EXERCISE DIRECTIONS — Quote exactly, and only, the lines of the material below from the line with "Keep writing the" through the line with "STRAND_TURNS = 3.0".

EXTRACTED RECORDS —
━━━━
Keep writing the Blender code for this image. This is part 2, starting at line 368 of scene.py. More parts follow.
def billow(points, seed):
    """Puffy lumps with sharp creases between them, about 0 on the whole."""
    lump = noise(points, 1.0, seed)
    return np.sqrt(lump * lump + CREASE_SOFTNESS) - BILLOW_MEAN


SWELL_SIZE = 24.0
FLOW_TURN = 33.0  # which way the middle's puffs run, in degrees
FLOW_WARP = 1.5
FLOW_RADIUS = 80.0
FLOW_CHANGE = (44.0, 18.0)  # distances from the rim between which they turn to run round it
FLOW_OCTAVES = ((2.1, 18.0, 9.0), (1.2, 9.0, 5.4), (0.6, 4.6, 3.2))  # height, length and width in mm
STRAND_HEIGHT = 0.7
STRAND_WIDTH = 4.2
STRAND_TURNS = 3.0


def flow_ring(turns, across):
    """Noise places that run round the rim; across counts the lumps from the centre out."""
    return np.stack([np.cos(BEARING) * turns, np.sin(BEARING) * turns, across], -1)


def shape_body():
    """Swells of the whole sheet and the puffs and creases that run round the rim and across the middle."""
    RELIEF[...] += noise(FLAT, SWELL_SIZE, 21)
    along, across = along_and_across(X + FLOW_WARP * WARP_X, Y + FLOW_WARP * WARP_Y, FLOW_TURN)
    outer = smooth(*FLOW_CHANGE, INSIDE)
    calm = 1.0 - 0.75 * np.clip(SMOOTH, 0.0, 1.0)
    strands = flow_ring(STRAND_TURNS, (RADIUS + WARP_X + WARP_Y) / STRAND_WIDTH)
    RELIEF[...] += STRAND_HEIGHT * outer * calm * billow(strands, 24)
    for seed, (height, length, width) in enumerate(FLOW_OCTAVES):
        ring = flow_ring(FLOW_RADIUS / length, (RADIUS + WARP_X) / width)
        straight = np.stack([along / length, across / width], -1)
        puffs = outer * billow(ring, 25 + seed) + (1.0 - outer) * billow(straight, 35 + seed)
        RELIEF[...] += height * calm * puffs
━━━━
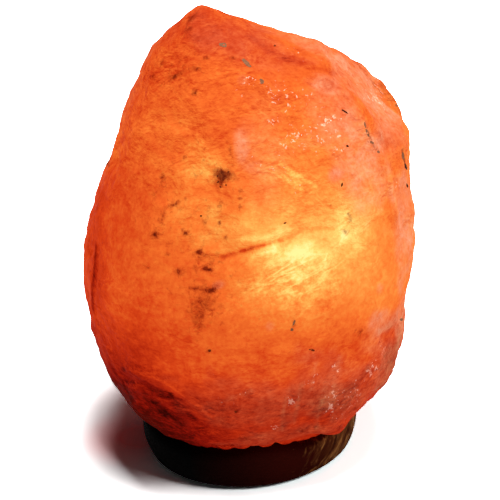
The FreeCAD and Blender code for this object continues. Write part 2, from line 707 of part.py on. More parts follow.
━━━━
SOLUTION TO THE EXERCISE —
Keep writing the Blender code for this image. This is part 2, starting at line 368 of scene.py. More parts follow.
def billow(points, seed):
    """Puffy lumps with sharp creases between them, about 0 on the whole."""
    lump = noise(points, 1.0, seed)
    return np.sqrt(lump * lump + CREASE_SOFTNESS) - BILLOW_MEAN


SWELL_SIZE = 24.0
FLOW_TURN = 33.0  # which way the middle's puffs run, in degrees
FLOW_WARP = 1.5
FLOW_RADIUS = 80.0
FLOW_CHANGE = (44.0, 18.0)  # distances from the rim between which they turn to run round it
FLOW_OCTAVES = ((2.1, 18.0, 9.0), (1.2, 9.0, 5.4), (0.6, 4.6, 3.2))  # height, length and width in mm
STRAND_HEIGHT = 0.7
STRAND_WIDTH = 4.2
STRAND_TURNS = 3.0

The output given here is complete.